When visitors enter, they're assigned a legal status: Internally displaced person. Asylum seeker. Refugee.
"These are complex terms," said Mark Leirer, a guide team leader and a nurse who's been working with Doctors Without Borders. "They're loaded terms, they're terms that are often misused."
Leirer said the exhibit is meant "to create a human moment and to show that the people who are leaving these places and the people who are forced from their homes are people just like you and me. And it's probably for a good reason that they're leaving, but we have to understand what that is. And we can't judge and assume until we understand."
The "Forced From Home" exhibit opened this week and runs through Sunday. It focuses on the factors that push people out of their homes — as experienced through the displacement crises in Syria, Afghanistan, Burundi, South Sudan and Honduras.
Leirer said while the conditions that create such crises vary from war and violence to ethnic tension and economic instability, they're all connected.
"So it tends to mean that when one thing happens, it rolls into all the other ones," he explained. "And this is when that fever-pitch moment comes — when people realize that there is just no more chance of living in the place they're in, and the only real reality is to seek safety elsewhere by leaving."
Earlier this week, a group of sixth-graders from a charter school, the Mastery School in north Minneapolis, toured the exhibit. They encountered a display of cards representing household essentials. The students had only 30 seconds to pick five items they'd grab in a hurry, if they were forced to run.
"You must leave everything else behind," instructed a tour guide. "And we're going to meet over here.

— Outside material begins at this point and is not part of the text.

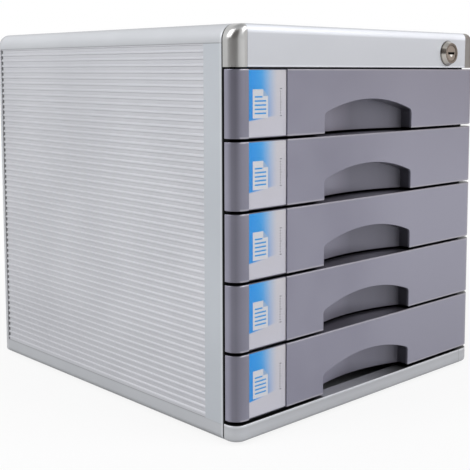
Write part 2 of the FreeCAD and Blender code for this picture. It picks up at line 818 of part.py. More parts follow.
def drawer_front(number):
    """Front plate with round plan corners, the recess, its housing and the label pocket."""
    name = "drawer_front_%d" % number
    x = ("-" + HALF, HALF)
    plate = box(name + "_plate", x, ("0", "places.front_thick"), ("0", "places.front_height"))
    upright = [("z", {"x": value(end), "y": 0.0}) for end in x]
    rounded = round_edges(name + "_corners", plate, "dims.plan_corner_radius", *upright)
    doc.recompute()
    levels = [("x", {"y": 0.0, "z": value(level)}) for level in ("0", "places.front_height")]
    eased = round_edges(name + "_eased", rounded, "dims.edge_break", *levels)
    blank = join(name + "_blank", [eased, housing_column(name + "_housing", "0")])
    pocket = box(
        name + "_pocket", ("places.label_left", "places.label_left + dims.label_width"),
        ("-dims.overrun", "dims.label_recess"),
        ("-dims.overrun", "places.front_height + dims.overrun"),
    )
    bite = "places.front_thick - dims.front_screw_bite - dims.fit_gap"
    bores = screw_bores(name, (bite, "places.front_thick + dims.overrun"))
    tools = join(name + "_tools", [finger_recess(name + "_recess"), pocket] + bores)
    front = cut(name + "_cut", blank, tools)
    doc.recompute()
    reach = value("dims.scoop_half_width") + TOLERANCE
    mouth = [
        edge_number
        for edge_number, edge in enumerate(front.Shape.Edges, start=1)
        if abs(edge.BoundBox.YMin) + abs(edge.BoundBox.YMax) < TOLERANCE
        and -reach < edge.BoundBox.XMin
        and edge.BoundBox.XMax < reach
        and edge.BoundBox.ZMax < value("dims.scoop_peak") + TOLERANCE
    ]
    lip = doc.addObject("Part::Fillet", name)
    lip.Base = front
    size = value("dims.mouth_radius")
    lip.Edges = [(edge_number, size, size) for edge_number in mouth]
    return finish(lip, name, drawer_level(number))


def drawer_tray(number):
    """Open tray with side flanges and a stop at the rear of each."""
    name = "drawer_tray_%d" % number
    outer = "places.tray_half"
    inner = outer + " - dims.tray_wall"
    depth = ("places.front_thick", "places.tray_rear")
    hold = box(name + "_hold", ("-" + outer, outer), depth, ("dims.tray_lift", "places.tray_top"))
    corners = [
        ("z", {"x": sign * value(outer), "y": value("places.tray_rear")}) for sign in (-1, 1)
    ]
    shell = round_edges(name + "_shell", hold, "dims.tray_corner_radius", *corners)
    clear = (depth[0] + " + dims.tray_wall", depth[1] + " - dims.tray_wall")
    hollow = box(
        name + "_hollow", ("-(%s)" % inner, inner), clear,
        ("dims.tray_lift + dims.tray_wall", "places.tray_top + dims.overrun"),
    )
    inner_corners = [
        ("z", {"x": sign * value(inner), "y": value(clear[1])}) for sign in (-1, 1)
    ]
    hollow_round = round_edges(
        name + "_hollow_round", hollow, "dims.tray_corner_radius - dims.tray_wall", *inner_corners
    )
    cup = cut(name + "_cup", shell, hollow_round)
    pieces = [cup]
    for side in SIGNS:
        flange = box(
            "%s_flange_%s" % (name, side), span(side, inner + " + dims.fit_gap", "places.flange_half"),
            ("places.runner_front", "places.flange_rear"),
            ("places.flange_bottom", "places.tray_top"),
        )
        stop = box(
            "%s_stop_%s" % (name, side), span(side, outer, "places.flange_half"),
            ("places.stop_front", "places.flange_rear"),
            ("places.flange_bottom", "places.tray_top + dims.stop_height"),
        )
        pieces += [flange, stop]
    solid = join(name + "_solid", pieces)
    past_wall = "places.front_thick + dims.tray_wall + dims.overrun"
    bores = screw_bores(name, ("places.front_thick - dims.overrun", past_wall))
    tools = join(name + "_tools", [housing_column(name + "_mouth", "dims.fit_gap")] + bores)
    return finish(cut(name, solid, tools), name, drawer_level(number))


def drawer_catch(number):
    """Angle on the tray's right wall, with its blade just behind the tab of the lock bar."""
    name = "drawer_catch_%d" % number
    wall = "places.tray_half"
    front = "places.tab_rear + dims.bar_gap"
    half = "dims.catch_height / 2"
    z = ("dims.catch_level - " + half, "dims.catch_level + " + half)
    blade = box(
        name + "_blade", (wall, "places.catch_tip"), (front, front + " + dims.catch_thick"), z
    )
    foot = box(
        name + "_foot", (wall, wall + " + dims.catch_foot_sheet"),
        (front, front + " + dims.catch_foot_length"), z,
    )
    return finish(join(name, [blade, foot]), name, drawer_level(number))


def label_set(number):
    """Card in the front's pocket and the clear window over it, flush with the front."""
    level = "dims.foot_height + " + drawer_level(number)
    x = (
        "places.label_left + dims.window_side_gap",
        "places.label_left + dims.label_width - dims.window_side_gap",
    )
    for kind, depth, z in (
        (
            "label_card", ("dims.label_recess - dims.card_sheet", "dims.label_recess"),
            ("dims.card_margin", "places.front_height - dims.card_margin"),
        ),
        ("label_window", ("0", "dims.window_sheet"), ("0", "places.front_height")),
    ):
        y = ["places.front_y + %s" % end for end in depth]
        sheet = box("%s_%d" % (kind, number), x, y, ["%s + %s" % (level, end) for end in z])
        PARTS.append(sheet)


def front_screws(number):
    """Two screws from inside the tray into its front."""
    name = "front_screws_%d" % number
    seat = "places.front_thick + dims.tray_wall"
    tip = "places.front_thick - dims.front_screw_bite"
    screws = [
        screw("%s_%d" % (name, index), across, height, tip, seat, seat + " + dims.screw_head_thick")
        for index, (across, height) in enumerate(front_screw_places())
    ]
    return finish(group(name, screws), name, drawer_level(number))


for drawer in range(1, DRAWER_COUNT + 1):
    drawer_front(drawer)
    drawer_tray(drawer)
    drawer_catch(drawer)
    label_set(drawer)
    front_screws(drawer)


# Lock

LOCK_X = "places.lock_x"
LOCK_Z = "places.lock_z"


def lock_bezel():
    """Conical ring on the face of the fascia."""
    cone = doc.addObject("Part::Cone", "bezel_cone")
    bind(cone, Radius1="dims.bezel_nose_radius", Radius2="dims.bezel_radius", Height="dims.bezel_stand")
    cone.Placement.Rotation = FreeCAD.Rotation(FreeCAD.Vector(1, 0, 0), -90)
    move(cone, LOCK_X, "-dims.bezel_stand", LOCK_Z)
    bore = rod(
        "bezel_bore", "dims.plug_radius + dims.turn_gap", LOCK_X,
        ("-dims.bezel_stand - dims.overrun", "dims.overrun"), LOCK_Z,
    )
    return finish(cut("lock_bezel", cone, bore), "lock_bezel")


def lock_housing():
    tube = rod("housing_tube", "dims.housing_radius", LOCK_X, ("0", "dims.housing_length"), LOCK_Z)
    bore = rod(
        "housing_bore", "dims.shank_radius + dims.turn_gap", LOCK_X,
        ("-dims.overrun", "dims.housing_length + dims.overrun"), LOCK_Z,
    )
    return finish(cut("lock_housing", tube, bore), "lock_housing")


def lock_nut():
    seat = "dims.fascia_wall"
    disc = rod("nut_disc", "dims.nut_radius", LOCK_X, (seat, seat + " + dims.nut_thick"), LOCK_Z)
    through = ("0", "dims.housing_length")
    bore = rod("nut_bore", "dims.housing_radius + dims.fit_gap", LOCK_X, through, LOCK_Z)
    return finish(cut("lock_nut", disc, bore), "lock_nut")


def lock_plug():
    """Round face with a level key slot, on a shank that runs back through the housing."""
    face = rod(
        "plug_face", "dims.plug_radius", LOCK_X,
        ("dims.plug_recess - dims.bezel_stand", "-dims.turn_gap"), LOCK_Z,
    )
    run = ("-dims.overrun", "places.cam_front")
    shank = rod("plug_shank", "dims.shank_radius", LOCK_X, run, LOCK_Z)
    slot = box(
        "plug_slot",
        (LOCK_X + " - dims.key_slot_length / 2", LOCK_X + " + dims.key_slot_length / 2"),
        ("-dims.bezel_stand", "dims.key_slot_depth - dims.bezel_stand"),
        (LOCK_Z + " - dims.key_slot_height / 2", LOCK_Z + " + dims.key_slot_height / 2"),
    )
    return finish(cut("lock_plug", join("plug_solid", [face, shank]), slot), "lock_plug")


def lock_cam():
    """Arm from the shank to the pin, half a quarter turn below level."""
    depth = ("places.cam_front", "places.cam_rear")
    pin_x = "%s + dims.pin_throw * %.9f" % (LOCK_X, ROOT_HALF)
    pin_z = "%s - dims.pin_throw * %.9f" % (LOCK_Z, ROOT_HALF)
    boss = rod("cam_boss", "dims.cam_boss_radius", LOCK_X, depth, LOCK_Z)
    tip = rod("cam_tip", "dims.cam_tip_radius", pin_x, depth, pin_z)
    web = doc.addObject("Part::Box", "cam_web")
    bind(web, Length="dims.pin_throw", Width="dims.cam_thick", Height="2 * dims.cam_tip_radius")
    web.Placement.Rotation = FreeCAD.Rotation(FreeCAD.Vector(0, 1, 0), -CAM_START_ANGLE)
    lean = "dims.cam_tip_radius * %.9f" % ROOT_HALF
    move(web, "%s - %s" % (LOCK_X, lean), depth[0], "%s - %s" % (LOCK_Z, lean))
    end = "places.bar_back + dims.pin_proud"
    pin = rod("cam_pin", "dims.pin_radius", pin_x, ("places.cam_front", end), pin_z)
    return finish(join("lock_cam", [boss, tip, web, pin]), "lock_cam")


def lock_bar():
    """Upright strip with an arm to the lock and one tab below each drawer's catch."""
    strip_x = ("places.bar_inner", "places.bar_outer")
    depth = ("places.bar_front", "places.bar_front + dims.bar_width")
    arm_low = "places.arm_level - dims.arm_height / 2"
    arm_top = "places.arm_level + dims.arm_height / 2"
    low = "%s + places.tab_level - dims.catch_height / 2" % drawer_level(DRAWER_COUNT)
    strip = box("bar_strip", strip_x, depth, (low, arm_top))
    thin = ("places.bar_front", "places.bar_back")
    play = "dims.pin_radius + dims.slot_play"
    arm_end = "%s + dims.pin_throw * %.9f - (%s) - dims.arm_margin" % (LOCK_X, ROOT_HALF, play)
    arm = box("bar_arm", (arm_end, "places.bar_outer"), thin, (arm_low, arm_top))
    pieces = [strip, arm]
    for number in range(1, DRAWER_COUNT + 1):
        middle = "%s + places.tab_level" % drawer_level(number)
        tab = box(
            "bar_tab_%d" % number,
            ("places.tray_half + places.bar_inner - places.catch_tip", "places.bar_outer"),
            ("places.tab_front", "places.tab_rear"),
            (middle + " - dims.catch_height / 2", middle + " + dims.catch_height / 2"),
        )
        pieces.append(tab)
    slot = box(
        "bar_slot",
        (arm_end + " + dims.arm_margin", "%s + dims.pin_throw + %s" % (LOCK_X, play)),
        ("places.bar_front - dims.overrun", "places.bar_back + dims.overrun"),
        ("places.arm_level - (%s)" % play, "places.arm_level + %s" % play),
    )
    return finish(cut("lock_bar", join("bar_solid", pieces), slot), "lock_bar")


lock_bezel()
lock_housing()
lock_nut()
lock_plug()
lock_cam()
lock_bar()

doc.recompute()

# Nothing is written unless every object is sound
for item in doc.Objects:
    if "Invalid" in item.State or "Error" in item.State:
        raise RuntimeError("%s failed: %s" % (item.Label, item.State))
for item in PARTS:
    if item.Shape.isNull() or not item.Shape.isValid():
        raise RuntimeError(item.Label + " has no valid shape")

os.makedirs("parts", exist_ok=True)
for item in PARTS:
    item.Shape.exportStep("parts/%s.step" % item.Label)
    print("%-22s %2d solids %9.0f mm3" % (item.Label, len(item.Shape.Solids), item.Shape.Volume))
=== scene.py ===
import json
import math

import bmesh
import bpy
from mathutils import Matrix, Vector


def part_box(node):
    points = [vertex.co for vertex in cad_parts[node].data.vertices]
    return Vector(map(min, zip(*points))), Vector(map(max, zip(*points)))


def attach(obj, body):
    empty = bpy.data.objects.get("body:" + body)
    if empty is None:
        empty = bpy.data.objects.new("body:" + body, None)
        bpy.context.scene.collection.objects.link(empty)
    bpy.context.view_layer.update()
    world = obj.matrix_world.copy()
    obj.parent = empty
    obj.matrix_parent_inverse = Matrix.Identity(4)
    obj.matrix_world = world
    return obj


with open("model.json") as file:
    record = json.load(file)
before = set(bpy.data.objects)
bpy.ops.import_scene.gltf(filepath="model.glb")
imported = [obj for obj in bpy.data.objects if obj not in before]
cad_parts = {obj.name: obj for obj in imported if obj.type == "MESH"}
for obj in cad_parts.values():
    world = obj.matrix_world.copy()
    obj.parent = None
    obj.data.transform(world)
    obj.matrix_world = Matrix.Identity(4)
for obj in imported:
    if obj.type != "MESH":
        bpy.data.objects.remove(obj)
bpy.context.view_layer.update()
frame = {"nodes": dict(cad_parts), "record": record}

MM = 0.001
NODES = frame["nodes"]
DRAWERS = range(1, 6)

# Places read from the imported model
FRONTS = {k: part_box("drawer_front_%d" % k) for k in DRAWERS}
CARDS = {k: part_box("label_card_%d" % k) for k in DRAWERS}
BASE_LEVEL = FRONTS[5][0].z
FRONT_HEIGHT = FRONTS[5][1].z - BASE_LEVEL
PITCH = FRONTS[4][0].z - BASE_LEVEL
FRONT_Y = FRONTS[1][0].y
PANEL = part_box("left_side_panel")
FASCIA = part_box("front_fascia")
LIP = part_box("base_front_lip")
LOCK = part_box("lock_bezel")
LOCK_CENTRE = ((LOCK[0].x + LOCK[1].x) / 2, (LOCK[0].z + LOCK[1].z) / 2)
PLUG_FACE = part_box("lock_plug")[0].y
CASE_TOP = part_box("top_cover")[1].z
CASE_FRONT = PANEL[0].y

# Ribs of the side panels
RIB_PITCH = 5.135 * MM
FIRST_RIB = PANEL[1].z - 4.9 * MM
RIB_START = CASE_FRONT + 20.3 * MM

# Half widths of a finger recess: its mouth at the underside, and its housing behind the front
MOUTH_HALF = 53.0 * MM
HOUSING_HALF = 55.9 * MM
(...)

Let's meet over here for safety."
But the students couldn't hang on even to all of those meager possessions. In the rush of their escape, they were told, they had to drop first one card, then another. And they continued to drop items through the treacherous journey.
The idea is to get a sense of what it feels like to be shaken out of your bed and have to grab what you can.
The exhibit displays a boat similar to what thousands of people used to cross the Mediterranean into Greece during the height of the European refugee crisis. There is a pile of life vests representing those abandoned on the shore a couple of years ago.
Leirer uses each one of the stops as an opportunity to talk about the larger displacement crisis.
"These boats themselves, when they launch from the Libyan coast, if they do not encounter a search and rescue vessel like ours, they do not make it to land," he said. "They perish at sea."
From there, visitors move on to a makeshift border fence. People who were assigned an internally displaced identity stand on one side; asylum seekers and refugees stand on the other.
Leirer said this part of the exhibit explains what it means to be "stateless" — like the 700,000 Rohingya Muslims who fled persecution from Myanmar last year. "This is incredibly important, because it's very poignant to the current moment," he said.
At the end of the refugee journey stand examples of so-called final destinations like a basic camp made of scraps of cloth and plastic sheeting, as typically seen in Mogadishu, or a more modern tent, as typically seen in France.
A panel discussion with Doctors Without Borders is set for 7:30 p.m. Wednesday at the University of Minnesota's Coffman Memorial Union.